> **Material supplied**
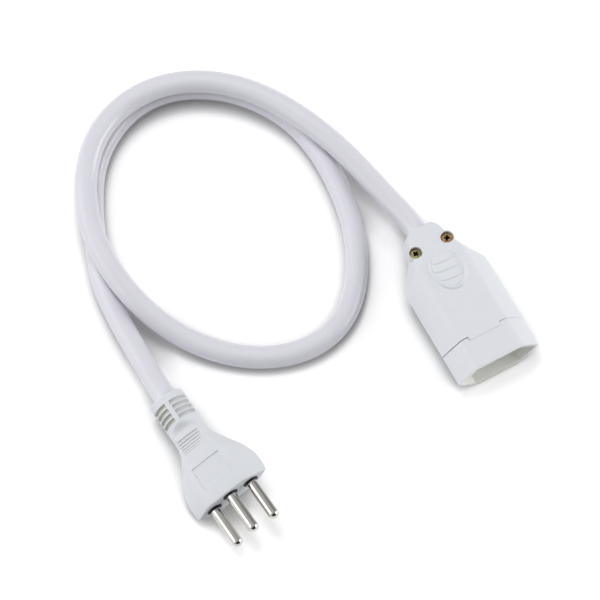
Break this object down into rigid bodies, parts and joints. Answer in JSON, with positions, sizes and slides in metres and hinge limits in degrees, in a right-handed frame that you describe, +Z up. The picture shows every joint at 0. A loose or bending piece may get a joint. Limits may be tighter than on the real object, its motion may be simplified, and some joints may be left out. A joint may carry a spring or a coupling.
{
  "type": "extension cord",
  "caption": "Short round-cord extension lead: a bell-shaped three-pin plug, one loose loop of cord and a flat hexagonal inline connector held shut by cover screws.",
  "frame": {"origin": "on the floor, under the middle of the connector's bounding box", "axes": "+X along the connector towards its mouth, +Y across it, +Z up through the cover"},
  "size_m": [0.2011, 0.1617, 0.0202],
  "materials": {
    "housing": "fine satin moulding, white",
    "plug_housing": "soft satin moulding, white",
    "sheath": "smooth white flexible PVC",
    "brass": "bright stamped brass",
    "zinc": "yellow zinc plated steel",
    "nickel": "nickel plated brass, polished",
    "black": "black moulded insulation",
    "copper": "bare stranded copper",
    "core_line": "brown PVC core",
    "core_neutral": "light blue PVC core",
    "core_earth": "green PVC core"
  },
  "bodies": {
    "cordset": {"socket_base": "housing", "socket_cover": "housing", "line_contact": "brass", "neutral_contact": "brass", "earth_contact": "brass", "socket_sheath_end": "sheath", "socket_line_core": "core_line", "socket_neutral_core": "core_neutral", "socket_earth_core": "core_earth", "socket_line_conductor": "copper", "socket_neutral_conductor": "copper", "socket_earth_conductor": "copper", "cord": "sheath", "plug_body": "plug_housing", "pin_carrier": "black", "line_pin": "nickel", "neutral_pin": "nickel", "earth_pin": "nickel", "plug_sheath_end": "sheath", "plug_line_core": "core_line", "plug_neutral_core": "core_neutral", "plug_earth_core": "core_earth", "plug_line_conductor": "copper", "plug_neutral_conductor": "copper", "plug_earth_conductor": "copper"},
    "left_cover_screw_body": {"left_cover_screw": "zinc"},
    "right_cover_screw_body": {"right_cover_screw": "zinc"},
    "line_terminal_screw_body": {"line_terminal_screw": "zinc"},
    "neutral_terminal_screw_body": {"neutral_terminal_screw": "zinc"},
    "earth_terminal_screw_body": {"earth_terminal_screw": "zinc"}
  },
  "joints": [
    {"name": "left_cover_screw_turn", "type": "hinge", "parent": "cordset", "child": "left_cover_screw_body", "pos_m": [-0.0238, -0.00755, 0.015], "axis": [0, 0, 1], "continuous": true},
    {"name": "right_cover_screw_turn", "type": "hinge", "parent": "cordset", "child": "right_cover_screw_body", "pos_m": [-0.0238, 0.00755, 0.015], "axis": [0, 0, 1], "continuous": true},
    {"name": "line_terminal_screw_turn", "type": "hinge", "parent": "cordset", "child": "line_terminal_screw_body", "pos_m": [-0.0013, 0.0095, 0.0133], "axis": [0, 0, 1], "continuous": true},
    {"name": "neutral_terminal_screw_turn", "type": "hinge", "parent": "cordset", "child": "neutral_terminal_screw_body", "pos_m": [-0.0013, -0.0095, 0.0133], "axis": [0, 0, 1], "continuous": true},
    {"name": "earth_terminal_screw_turn", "type": "hinge", "parent": "cordset", "child": "earth_terminal_screw_body", "pos_m": [-0.0013, 0, 0.0133], "axis": [0, 0, 1], "continuous": true}
  ]
}
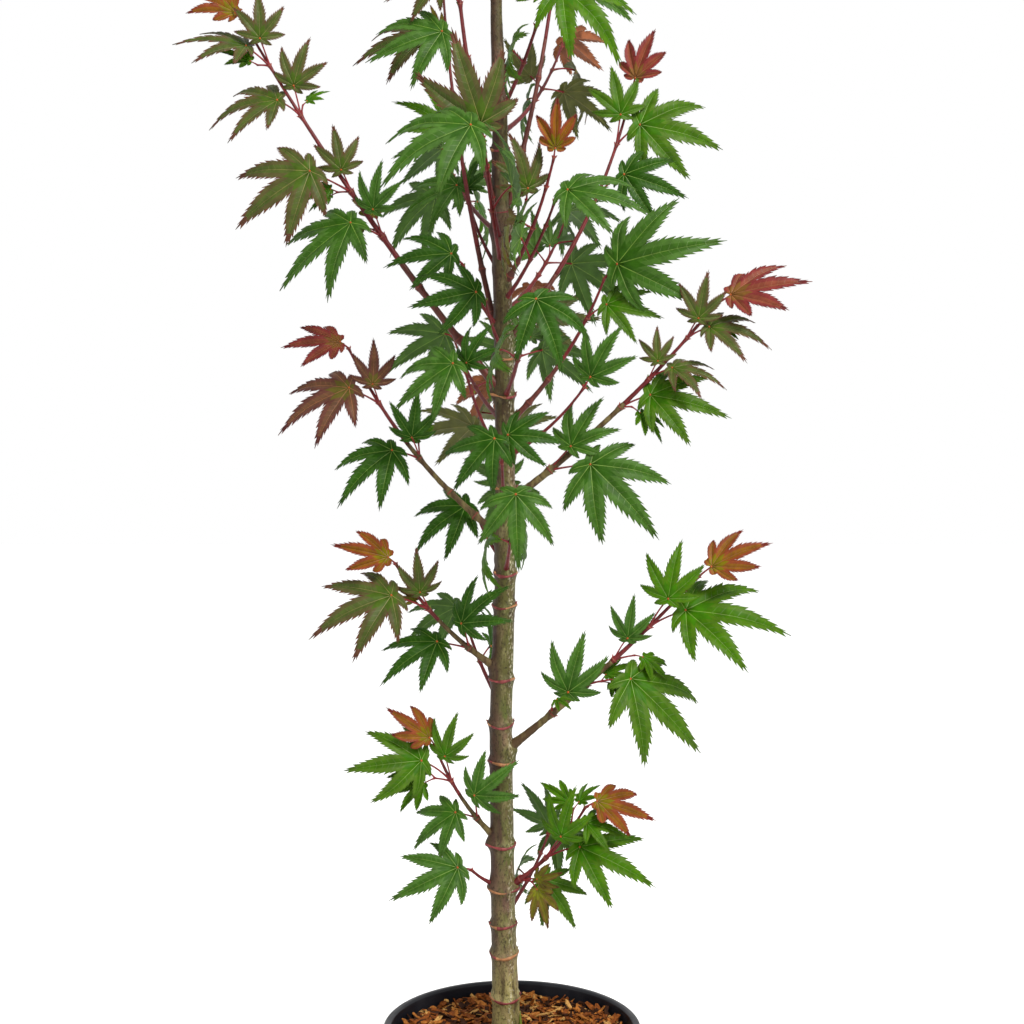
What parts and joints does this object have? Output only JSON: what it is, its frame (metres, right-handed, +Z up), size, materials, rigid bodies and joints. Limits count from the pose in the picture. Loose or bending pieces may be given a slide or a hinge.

> **What you should do**
Go through the entries and return each line where the word "materials" appears.

> **The completed task**
  "materials": {
What parts and joints does this object have? Output only JSON: what it is, its frame (metres, right-handed, +Z up), size, materials, rigid bodies and joints. Limits count from the pose in the picture. Loose or bending pieces may be given a slide or a hinge.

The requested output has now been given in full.